What is the Design of Gear?
Gear designing is the process of defining the dimensions and shapes of the gears. Various factors such as gear size, tooth shape, number of teeth, amount of profile shift, etc., are considered while designing the gears. Gear is a toothed element that transmits rotary motion from one shaft to another with a constant velocity ratio. The concept of gear comes from the friction wheels; gear design is done in a way to increase the friction and avoid slipping between the wheels; proper teeth are cut over it. The tooth profile should follow the law of gearing; then, only we can say it as gear. General involute and cycloidal profiles are most used and suitable for gear.
A combination of two or more gears, which are arranged so that power is transmitted from a driving shaft to the driven shaft, is known as a gear train. The gear train consists of the main driver known as the pinion, the main drive known as the gear, intermediate gear, and some, in some cases, arms. As the gear has the advantage of no-slip condition, it is used in applications where accurate and precise motion is required, like watches, lathe machines, etc.
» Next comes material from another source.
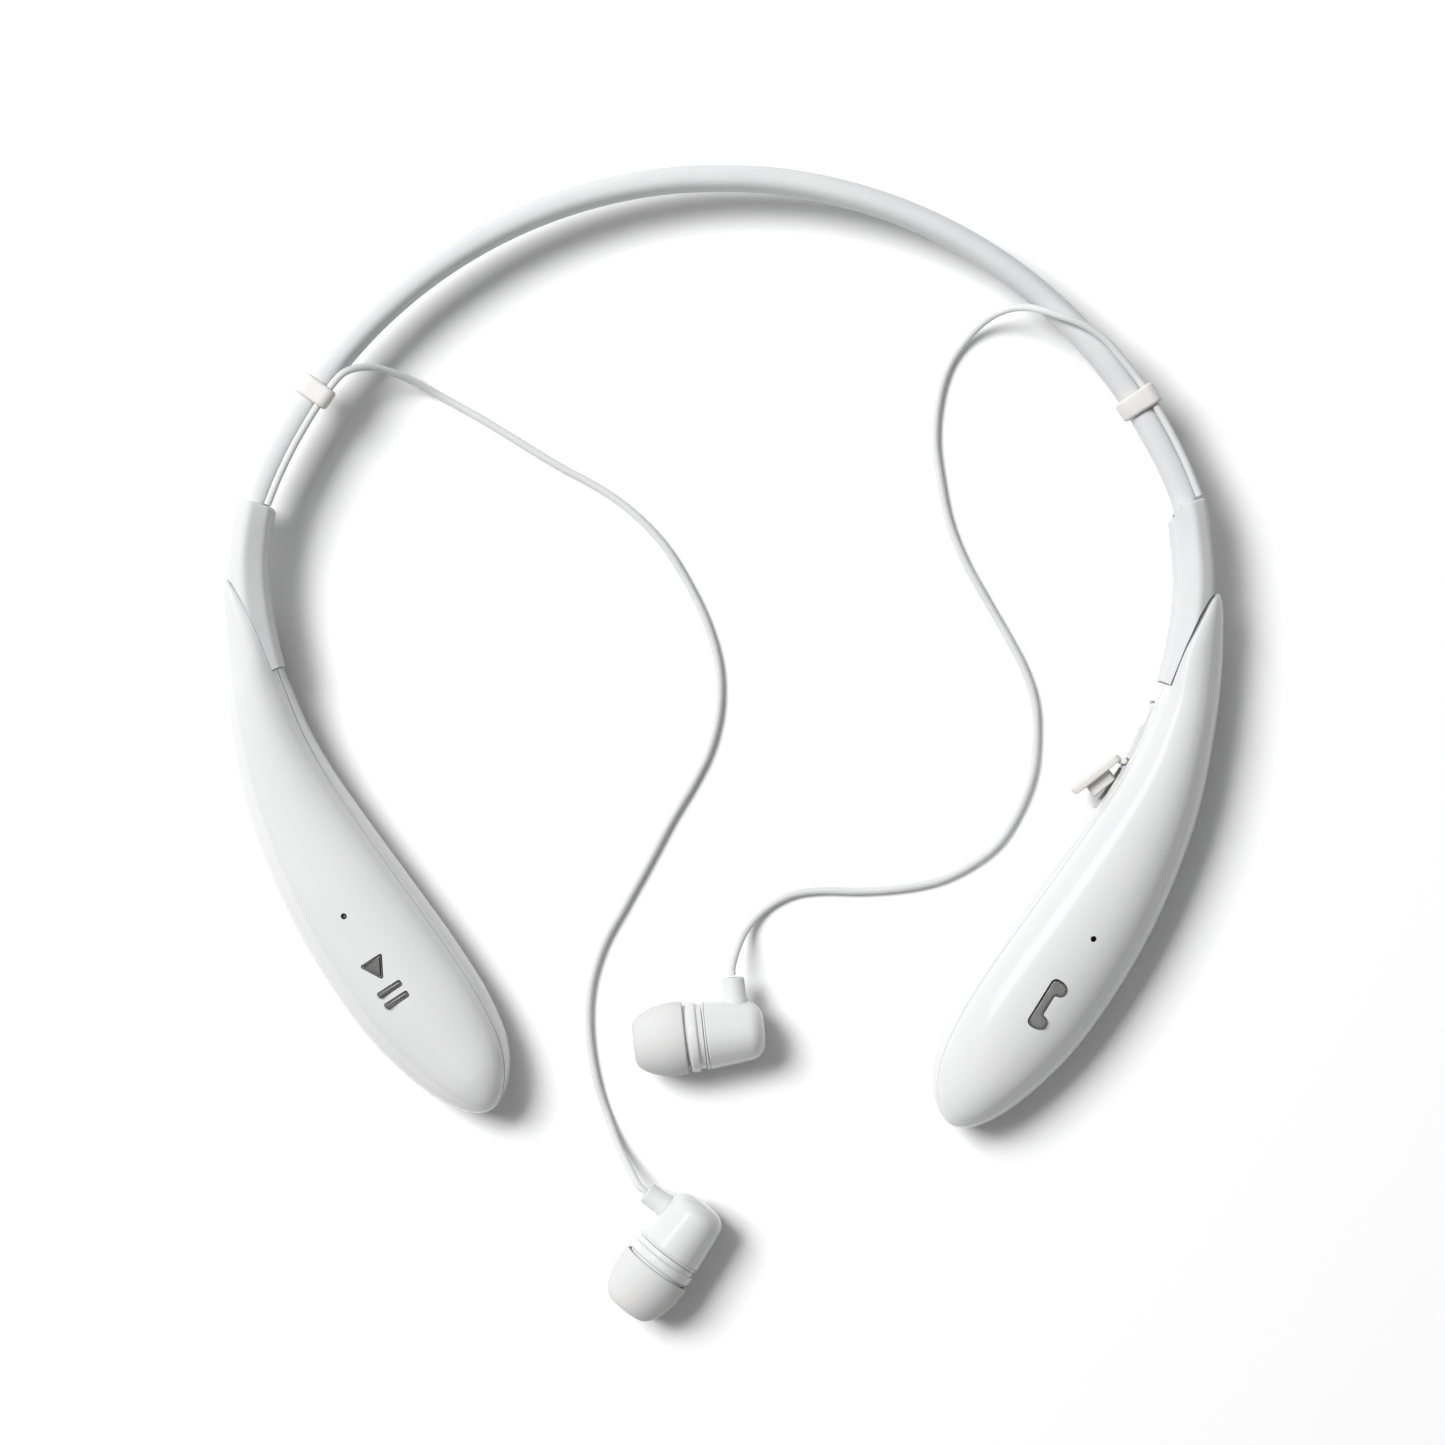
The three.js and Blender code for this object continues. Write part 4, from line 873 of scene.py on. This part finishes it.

Various types of analysis are done to create efficient gear design which will sustain various loads and stress over time. The two major types of analysis done for gear design are:
- Force Analysis
- Stress Analysis
Forces Analysis in Gear Design
Regarding the gear design, the first thing that comes into the picture is the forces acting on the gear tooth. According to the gear tooth profile type, gears have a different tooth profile. As the mashing gear starts rotating and transferring, the power and torque force are normally applied to the gear's face and shank; according to their tooth profile, the resultant forces are resolved into two components at a pitch point.
- Tangetial components (Ft)
- Radial components (Fr)
In the design of gears, we have to consider the following assumptions:
- As the point of contact moves, the magnitude of the resultant force Fn changes. This effect is neglected in the analysis.
- It is assumed that only one pair of teeth takes the entire load. At times there are two pairs which are simultaneously in contact and share the load. This aspect is neglected in the analysis.
- The analysis is valid under static conditions, i.e., when the gears run at very low velocities. In practice, power transmission has a dynamic force and force. The effect of this dynamic force is neglected in the analysis.
The tangential force responsible for transmitting the torque is given by
Ft = 2 Mt/d
Where, Mt = 60*106(kW)/(2πn)
The radial force or separating force is given by
Fr = Ft tanα
The resultant force normal to the surface is given by
FN = Ft /cosα
- Mt = Torque transmitted by gears
- α = Pressure angle
- d = Dimeter of gear
- n = Speed of rotation (rpm)
Stress Analysis in Gear Design
While doing design analysis of spur gear, we consider the teeth of gear as a cantilever beam. As we see that two forces acting on the tooth, the radial component results in the compressive stress and tangential components result in the bending stress in the gear tooth, as the magnitude of radial force is less than that of the tangential component. Therefore we considered only bending moment while doing the stress analysis in gear design.
In stress analysis of the design of gear following assumptions have to be considered:
- The radial component (Fr) effect, which induces compressive stresses, is neglected.
- It is assumed that the tangential component (Ft) is uniformly distributed over the face width of the gear. This is possible when the gears are rigid and accurately machined.
- The effect of stress concentration is neglected.
- It is assumed that at any time, only one pair of teeth is in contact and takes the total load.
The beam strength of the gear tooth is given by the equation:
Ft = m b σb Y
Y= t2/6 h m
Sb ≥ m b σb Y
Sb ≥ Ft …………… (For the safe design of gears)
- Sb = Beam strength of gear tooth (N)
- σb = Permissible bending stress (N/mm2)
- m = Module of gear
- b = Width of gear tooth
- Y = Lewis form factor
- h = Effective length of gear tooth
- t = Thickness of gear tooth
For the safe gear design, the beam strength of the gear should be greater than or equal to the tangential force applied to the gear.